__Task brief__
Each line from the start of the data below through the one containing "return np.maximum(shape, ROD_R" must be reproduced exactly.

__Supplied material__
++++++++++

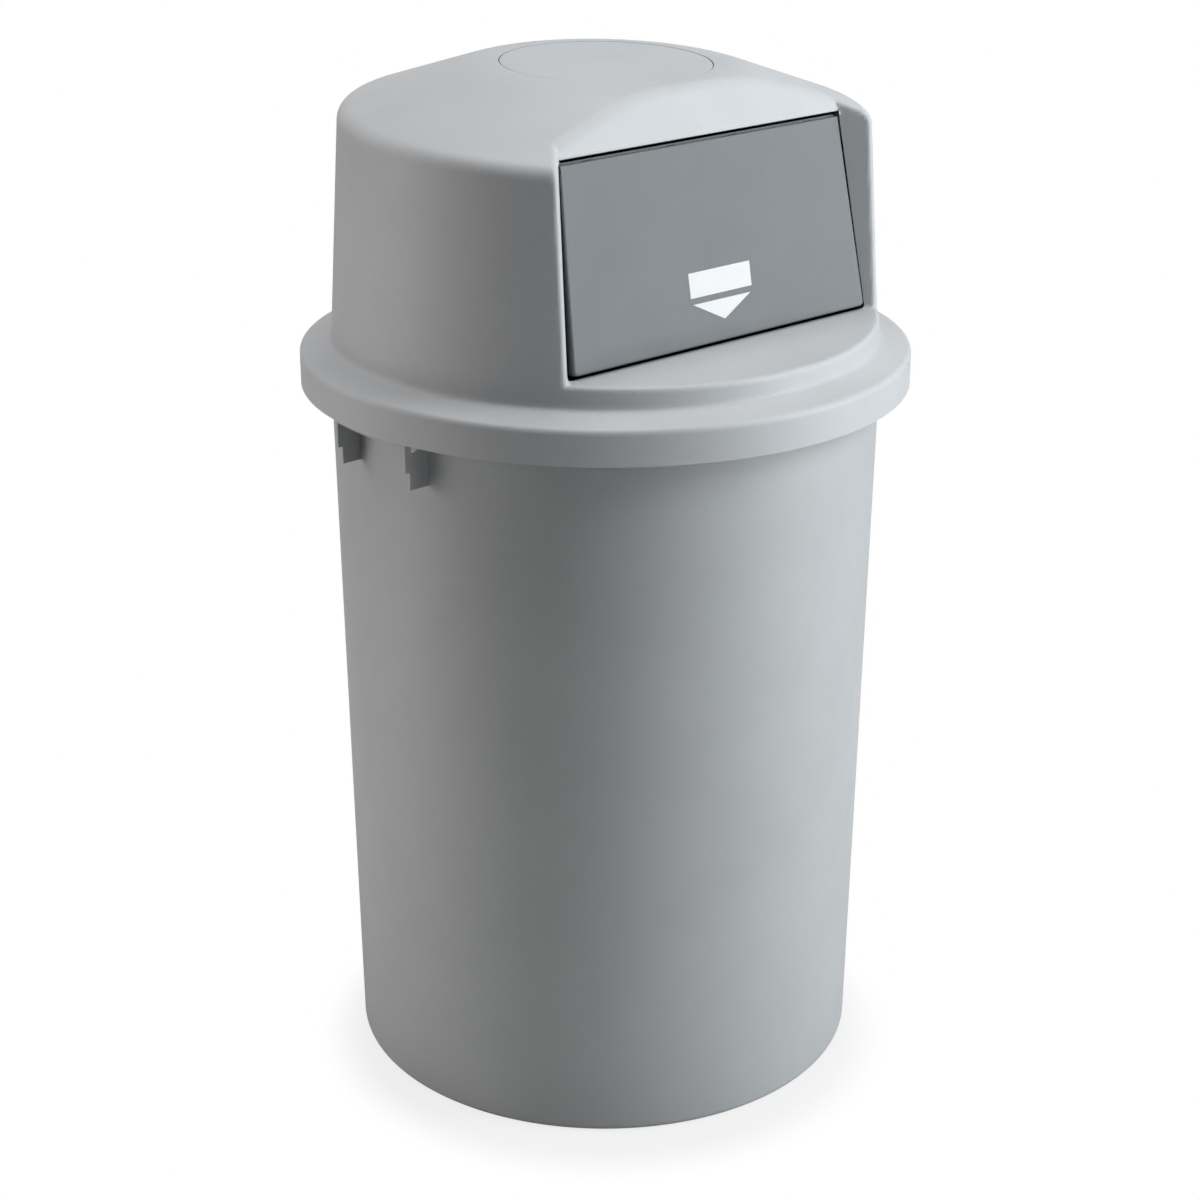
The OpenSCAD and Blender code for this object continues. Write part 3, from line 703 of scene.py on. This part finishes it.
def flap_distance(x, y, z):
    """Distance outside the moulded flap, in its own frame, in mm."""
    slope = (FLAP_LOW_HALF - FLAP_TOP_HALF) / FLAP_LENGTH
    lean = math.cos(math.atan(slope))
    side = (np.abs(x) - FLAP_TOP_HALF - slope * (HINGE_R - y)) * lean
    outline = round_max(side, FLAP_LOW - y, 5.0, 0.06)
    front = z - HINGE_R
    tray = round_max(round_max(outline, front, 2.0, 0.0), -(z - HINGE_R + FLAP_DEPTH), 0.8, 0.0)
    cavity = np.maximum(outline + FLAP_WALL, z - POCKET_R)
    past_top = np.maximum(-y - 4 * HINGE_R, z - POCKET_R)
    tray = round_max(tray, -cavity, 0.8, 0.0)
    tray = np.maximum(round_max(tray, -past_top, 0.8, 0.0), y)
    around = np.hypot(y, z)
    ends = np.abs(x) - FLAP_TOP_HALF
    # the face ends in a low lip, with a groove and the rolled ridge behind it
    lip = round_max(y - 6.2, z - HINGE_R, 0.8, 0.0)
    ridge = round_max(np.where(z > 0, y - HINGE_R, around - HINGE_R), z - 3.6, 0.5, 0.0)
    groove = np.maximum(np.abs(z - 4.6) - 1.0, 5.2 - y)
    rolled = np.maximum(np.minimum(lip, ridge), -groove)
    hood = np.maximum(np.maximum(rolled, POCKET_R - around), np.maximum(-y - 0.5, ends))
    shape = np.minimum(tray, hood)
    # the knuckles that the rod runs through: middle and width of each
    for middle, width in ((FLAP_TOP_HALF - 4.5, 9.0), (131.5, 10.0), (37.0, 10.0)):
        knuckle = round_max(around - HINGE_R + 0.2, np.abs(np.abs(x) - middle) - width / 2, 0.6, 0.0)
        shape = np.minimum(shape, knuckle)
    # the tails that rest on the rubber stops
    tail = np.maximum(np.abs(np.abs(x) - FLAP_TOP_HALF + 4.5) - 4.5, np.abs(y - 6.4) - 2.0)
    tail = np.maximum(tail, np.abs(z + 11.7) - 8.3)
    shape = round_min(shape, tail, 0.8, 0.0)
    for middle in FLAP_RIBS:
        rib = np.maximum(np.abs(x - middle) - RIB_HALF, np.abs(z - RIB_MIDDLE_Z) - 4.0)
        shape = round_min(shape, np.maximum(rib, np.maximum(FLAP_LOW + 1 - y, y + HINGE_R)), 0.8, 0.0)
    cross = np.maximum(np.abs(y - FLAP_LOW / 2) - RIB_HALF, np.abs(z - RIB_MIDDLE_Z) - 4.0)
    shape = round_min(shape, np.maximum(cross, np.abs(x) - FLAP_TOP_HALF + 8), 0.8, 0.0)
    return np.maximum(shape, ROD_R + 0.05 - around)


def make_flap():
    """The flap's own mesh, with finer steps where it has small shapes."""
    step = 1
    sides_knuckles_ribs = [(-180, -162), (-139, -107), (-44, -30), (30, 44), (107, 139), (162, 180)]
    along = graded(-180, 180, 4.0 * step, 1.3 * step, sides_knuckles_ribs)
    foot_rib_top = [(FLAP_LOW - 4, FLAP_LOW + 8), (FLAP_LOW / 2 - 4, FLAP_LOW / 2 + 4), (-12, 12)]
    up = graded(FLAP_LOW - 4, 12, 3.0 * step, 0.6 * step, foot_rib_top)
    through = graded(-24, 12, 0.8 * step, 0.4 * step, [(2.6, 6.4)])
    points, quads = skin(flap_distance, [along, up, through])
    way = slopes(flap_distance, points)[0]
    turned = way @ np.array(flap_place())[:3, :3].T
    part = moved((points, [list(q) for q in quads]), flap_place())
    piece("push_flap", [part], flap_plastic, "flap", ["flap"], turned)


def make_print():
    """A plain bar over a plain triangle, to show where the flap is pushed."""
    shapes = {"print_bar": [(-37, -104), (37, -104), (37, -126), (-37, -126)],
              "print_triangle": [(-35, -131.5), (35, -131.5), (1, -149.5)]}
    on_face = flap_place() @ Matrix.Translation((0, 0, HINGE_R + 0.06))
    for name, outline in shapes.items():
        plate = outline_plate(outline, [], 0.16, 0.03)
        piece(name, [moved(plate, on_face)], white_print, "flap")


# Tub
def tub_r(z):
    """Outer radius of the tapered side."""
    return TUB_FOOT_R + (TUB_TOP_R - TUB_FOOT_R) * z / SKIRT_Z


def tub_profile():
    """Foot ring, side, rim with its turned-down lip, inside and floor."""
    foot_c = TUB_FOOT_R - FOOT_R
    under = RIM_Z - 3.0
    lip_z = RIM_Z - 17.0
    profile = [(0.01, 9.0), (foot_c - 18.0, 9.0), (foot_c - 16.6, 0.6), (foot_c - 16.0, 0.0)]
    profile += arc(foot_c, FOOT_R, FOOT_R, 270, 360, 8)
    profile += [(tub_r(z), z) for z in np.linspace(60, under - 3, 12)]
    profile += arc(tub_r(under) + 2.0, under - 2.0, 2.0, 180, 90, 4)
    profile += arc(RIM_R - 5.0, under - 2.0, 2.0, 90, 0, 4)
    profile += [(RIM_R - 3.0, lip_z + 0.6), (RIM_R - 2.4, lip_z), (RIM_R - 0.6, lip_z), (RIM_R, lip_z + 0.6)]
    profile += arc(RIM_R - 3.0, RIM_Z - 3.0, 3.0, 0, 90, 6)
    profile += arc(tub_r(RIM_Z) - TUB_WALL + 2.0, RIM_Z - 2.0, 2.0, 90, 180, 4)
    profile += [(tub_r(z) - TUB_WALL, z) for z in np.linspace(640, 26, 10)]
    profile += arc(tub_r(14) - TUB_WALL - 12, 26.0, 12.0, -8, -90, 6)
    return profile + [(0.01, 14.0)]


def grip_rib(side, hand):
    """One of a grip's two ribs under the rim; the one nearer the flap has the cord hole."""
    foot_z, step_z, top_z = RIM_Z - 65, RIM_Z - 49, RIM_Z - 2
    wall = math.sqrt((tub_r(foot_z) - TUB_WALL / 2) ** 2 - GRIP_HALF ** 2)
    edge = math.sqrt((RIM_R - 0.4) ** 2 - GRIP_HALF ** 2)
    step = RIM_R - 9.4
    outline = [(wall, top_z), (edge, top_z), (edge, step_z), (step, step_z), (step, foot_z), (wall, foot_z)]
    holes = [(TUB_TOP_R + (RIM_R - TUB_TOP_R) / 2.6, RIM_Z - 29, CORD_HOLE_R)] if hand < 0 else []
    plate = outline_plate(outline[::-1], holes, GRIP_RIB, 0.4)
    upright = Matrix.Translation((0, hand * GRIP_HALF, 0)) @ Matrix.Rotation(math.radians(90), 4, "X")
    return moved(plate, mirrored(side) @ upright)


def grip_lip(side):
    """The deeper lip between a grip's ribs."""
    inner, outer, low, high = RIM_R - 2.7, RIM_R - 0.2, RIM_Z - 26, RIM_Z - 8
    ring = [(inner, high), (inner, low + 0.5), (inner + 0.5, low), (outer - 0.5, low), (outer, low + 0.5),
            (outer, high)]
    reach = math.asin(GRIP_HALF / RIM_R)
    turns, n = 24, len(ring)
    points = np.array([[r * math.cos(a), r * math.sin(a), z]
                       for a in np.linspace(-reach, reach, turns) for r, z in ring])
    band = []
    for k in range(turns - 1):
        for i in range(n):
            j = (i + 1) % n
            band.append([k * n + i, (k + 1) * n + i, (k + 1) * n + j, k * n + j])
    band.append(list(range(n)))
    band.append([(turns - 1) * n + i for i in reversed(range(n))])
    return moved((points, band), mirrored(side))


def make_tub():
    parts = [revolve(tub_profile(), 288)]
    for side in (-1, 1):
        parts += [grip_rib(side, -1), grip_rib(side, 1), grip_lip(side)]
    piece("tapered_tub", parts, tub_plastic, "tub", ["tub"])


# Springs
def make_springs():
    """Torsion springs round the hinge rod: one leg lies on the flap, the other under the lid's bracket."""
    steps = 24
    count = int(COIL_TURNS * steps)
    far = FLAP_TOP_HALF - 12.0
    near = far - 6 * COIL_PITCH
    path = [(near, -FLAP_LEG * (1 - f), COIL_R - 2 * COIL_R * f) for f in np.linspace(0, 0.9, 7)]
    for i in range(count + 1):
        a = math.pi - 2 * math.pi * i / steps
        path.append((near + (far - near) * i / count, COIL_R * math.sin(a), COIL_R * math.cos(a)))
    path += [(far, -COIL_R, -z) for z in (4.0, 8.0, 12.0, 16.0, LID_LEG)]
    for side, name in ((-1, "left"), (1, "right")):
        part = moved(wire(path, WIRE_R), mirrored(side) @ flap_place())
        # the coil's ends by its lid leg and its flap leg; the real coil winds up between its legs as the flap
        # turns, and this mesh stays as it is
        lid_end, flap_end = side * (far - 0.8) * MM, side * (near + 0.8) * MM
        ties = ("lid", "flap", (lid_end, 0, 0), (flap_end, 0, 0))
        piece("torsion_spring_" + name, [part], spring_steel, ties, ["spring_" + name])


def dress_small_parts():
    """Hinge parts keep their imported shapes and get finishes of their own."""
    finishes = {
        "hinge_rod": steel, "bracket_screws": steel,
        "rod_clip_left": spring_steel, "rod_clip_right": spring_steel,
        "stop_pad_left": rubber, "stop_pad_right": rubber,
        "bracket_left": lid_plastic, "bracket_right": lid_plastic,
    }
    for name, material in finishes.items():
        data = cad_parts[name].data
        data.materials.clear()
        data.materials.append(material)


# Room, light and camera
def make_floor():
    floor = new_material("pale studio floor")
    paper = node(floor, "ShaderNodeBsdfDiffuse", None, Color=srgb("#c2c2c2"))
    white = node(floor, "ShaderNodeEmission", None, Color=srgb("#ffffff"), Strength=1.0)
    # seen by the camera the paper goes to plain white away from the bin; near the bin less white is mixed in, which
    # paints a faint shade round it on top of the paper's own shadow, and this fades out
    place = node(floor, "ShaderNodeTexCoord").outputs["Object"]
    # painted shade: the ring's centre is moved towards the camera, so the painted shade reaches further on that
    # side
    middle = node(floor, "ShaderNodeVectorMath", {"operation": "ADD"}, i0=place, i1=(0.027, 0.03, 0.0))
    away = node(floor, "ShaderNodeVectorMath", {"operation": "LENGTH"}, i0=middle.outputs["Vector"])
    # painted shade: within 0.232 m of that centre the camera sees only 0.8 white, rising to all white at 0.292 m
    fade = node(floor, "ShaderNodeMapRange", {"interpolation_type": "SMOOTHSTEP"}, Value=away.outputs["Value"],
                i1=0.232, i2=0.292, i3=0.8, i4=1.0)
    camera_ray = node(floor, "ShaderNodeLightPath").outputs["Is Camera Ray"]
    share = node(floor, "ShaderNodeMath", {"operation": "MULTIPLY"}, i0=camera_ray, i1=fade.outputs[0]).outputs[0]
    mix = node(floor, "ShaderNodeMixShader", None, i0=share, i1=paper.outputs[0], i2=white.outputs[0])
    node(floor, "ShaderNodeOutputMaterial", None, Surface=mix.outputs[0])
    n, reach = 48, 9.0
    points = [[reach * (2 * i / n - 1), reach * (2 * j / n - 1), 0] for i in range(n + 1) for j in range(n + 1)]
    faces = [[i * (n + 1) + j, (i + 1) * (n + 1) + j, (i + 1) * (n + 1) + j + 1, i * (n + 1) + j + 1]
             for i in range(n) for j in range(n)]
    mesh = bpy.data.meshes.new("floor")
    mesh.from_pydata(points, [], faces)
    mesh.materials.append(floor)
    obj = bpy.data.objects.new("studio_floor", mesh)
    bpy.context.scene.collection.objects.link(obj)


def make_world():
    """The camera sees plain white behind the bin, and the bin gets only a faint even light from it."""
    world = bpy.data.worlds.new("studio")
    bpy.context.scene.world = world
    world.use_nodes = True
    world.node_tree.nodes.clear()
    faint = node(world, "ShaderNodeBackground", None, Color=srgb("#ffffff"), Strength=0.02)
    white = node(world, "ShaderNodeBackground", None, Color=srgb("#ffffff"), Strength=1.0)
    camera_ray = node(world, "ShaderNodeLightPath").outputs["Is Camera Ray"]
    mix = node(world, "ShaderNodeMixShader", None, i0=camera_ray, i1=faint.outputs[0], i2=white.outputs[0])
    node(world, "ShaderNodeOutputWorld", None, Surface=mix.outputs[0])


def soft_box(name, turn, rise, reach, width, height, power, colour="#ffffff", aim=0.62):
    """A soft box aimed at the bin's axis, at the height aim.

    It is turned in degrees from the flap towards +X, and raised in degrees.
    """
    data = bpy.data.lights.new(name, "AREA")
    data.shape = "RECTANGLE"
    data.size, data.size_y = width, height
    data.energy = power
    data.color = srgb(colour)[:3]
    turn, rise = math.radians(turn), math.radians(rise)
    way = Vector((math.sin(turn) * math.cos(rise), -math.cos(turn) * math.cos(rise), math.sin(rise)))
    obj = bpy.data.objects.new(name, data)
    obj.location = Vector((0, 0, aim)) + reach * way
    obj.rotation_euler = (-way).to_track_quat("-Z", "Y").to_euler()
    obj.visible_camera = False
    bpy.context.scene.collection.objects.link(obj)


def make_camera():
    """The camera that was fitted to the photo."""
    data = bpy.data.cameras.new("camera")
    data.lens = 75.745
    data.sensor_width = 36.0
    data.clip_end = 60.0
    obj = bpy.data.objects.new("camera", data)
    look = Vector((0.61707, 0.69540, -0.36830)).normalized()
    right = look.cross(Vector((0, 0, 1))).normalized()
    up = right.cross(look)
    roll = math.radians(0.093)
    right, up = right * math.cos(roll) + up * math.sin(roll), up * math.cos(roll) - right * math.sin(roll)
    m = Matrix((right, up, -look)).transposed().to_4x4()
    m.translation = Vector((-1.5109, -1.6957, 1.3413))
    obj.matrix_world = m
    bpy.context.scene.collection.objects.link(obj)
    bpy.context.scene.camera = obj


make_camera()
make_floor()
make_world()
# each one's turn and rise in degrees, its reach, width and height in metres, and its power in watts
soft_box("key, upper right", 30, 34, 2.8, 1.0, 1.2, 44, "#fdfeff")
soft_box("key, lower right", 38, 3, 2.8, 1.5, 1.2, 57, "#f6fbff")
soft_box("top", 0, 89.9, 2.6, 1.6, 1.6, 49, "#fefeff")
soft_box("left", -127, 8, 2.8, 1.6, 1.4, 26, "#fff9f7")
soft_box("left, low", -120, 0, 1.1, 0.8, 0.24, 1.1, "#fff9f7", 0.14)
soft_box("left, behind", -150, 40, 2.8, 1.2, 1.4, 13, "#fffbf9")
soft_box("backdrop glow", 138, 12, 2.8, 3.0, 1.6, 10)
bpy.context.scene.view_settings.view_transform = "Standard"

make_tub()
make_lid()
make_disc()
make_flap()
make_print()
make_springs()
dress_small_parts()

++++++++++

__Correct output__
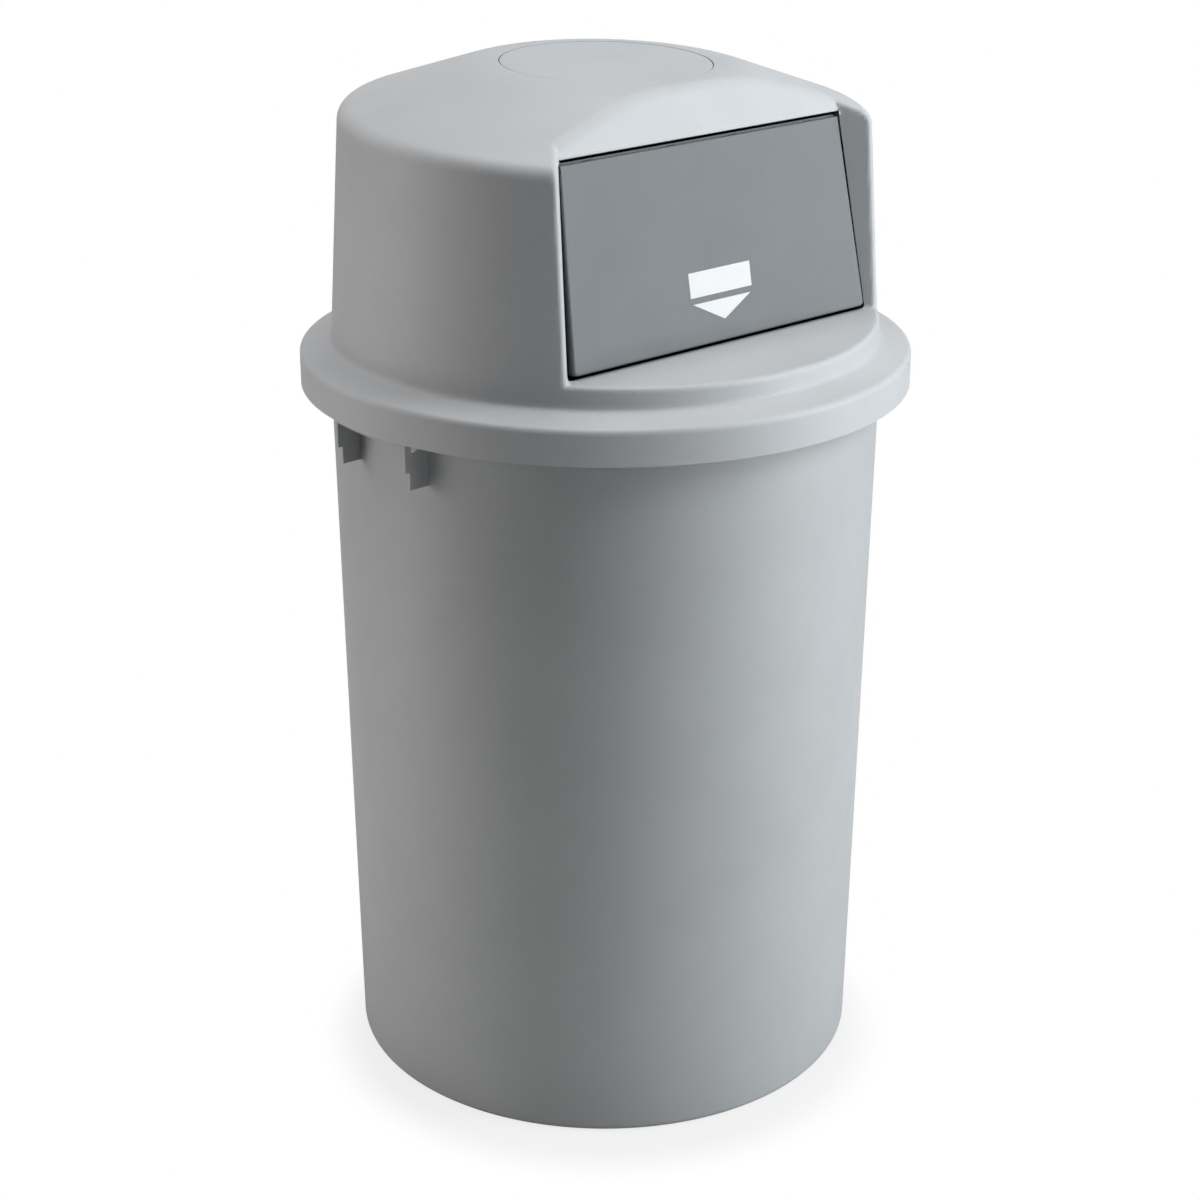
The OpenSCAD and Blender code for this object continues. Write part 3, from line 703 of scene.py on. This part finishes it.
def flap_distance(x, y, z):
    """Distance outside the moulded flap, in its own frame, in mm."""
    slope = (FLAP_LOW_HALF - FLAP_TOP_HALF) / FLAP_LENGTH
    lean = math.cos(math.atan(slope))
    side = (np.abs(x) - FLAP_TOP_HALF - slope * (HINGE_R - y)) * lean
    outline = round_max(side, FLAP_LOW - y, 5.0, 0.06)
    front = z - HINGE_R
    tray = round_max(round_max(outline, front, 2.0, 0.0), -(z - HINGE_R + FLAP_DEPTH), 0.8, 0.0)
    cavity = np.maximum(outline + FLAP_WALL, z - POCKET_R)
    past_top = np.maximum(-y - 4 * HINGE_R, z - POCKET_R)
    tray = round_max(tray, -cavity, 0.8, 0.0)
    tray = np.maximum(round_max(tray, -past_top, 0.8, 0.0), y)
    around = np.hypot(y, z)
    ends = np.abs(x) - FLAP_TOP_HALF
    # the face ends in a low lip, with a groove and the rolled ridge behind it
    lip = round_max(y - 6.2, z - HINGE_R, 0.8, 0.0)
    ridge = round_max(np.where(z > 0, y - HINGE_R, around - HINGE_R), z - 3.6, 0.5, 0.0)
    groove = np.maximum(np.abs(z - 4.6) - 1.0, 5.2 - y)
    rolled = np.maximum(np.minimum(lip, ridge), -groove)
    hood = np.maximum(np.maximum(rolled, POCKET_R - around), np.maximum(-y - 0.5, ends))
    shape = np.minimum(tray, hood)
    # the knuckles that the rod runs through: middle and width of each
    for middle, width in ((FLAP_TOP_HALF - 4.5, 9.0), (131.5, 10.0), (37.0, 10.0)):
        knuckle = round_max(around - HINGE_R + 0.2, np.abs(np.abs(x) - middle) - width / 2, 0.6, 0.0)
        shape = np.minimum(shape, knuckle)
    # the tails that rest on the rubber stops
    tail = np.maximum(np.abs(np.abs(x) - FLAP_TOP_HALF + 4.5) - 4.5, np.abs(y - 6.4) - 2.0)
    tail = np.maximum(tail, np.abs(z + 11.7) - 8.3)
    shape = round_min(shape, tail, 0.8, 0.0)
    for middle in FLAP_RIBS:
        rib = np.maximum(np.abs(x - middle) - RIB_HALF, np.abs(z - RIB_MIDDLE_Z) - 4.0)
        shape = round_min(shape, np.maximum(rib, np.maximum(FLAP_LOW + 1 - y, y + HINGE_R)), 0.8, 0.0)
    cross = np.maximum(np.abs(y - FLAP_LOW / 2) - RIB_HALF, np.abs(z - RIB_MIDDLE_Z) - 4.0)
    shape = round_min(shape, np.maximum(cross, np.abs(x) - FLAP_TOP_HALF + 8), 0.8, 0.0)
    return np.maximum(shape, ROD_R + 0.05 - around)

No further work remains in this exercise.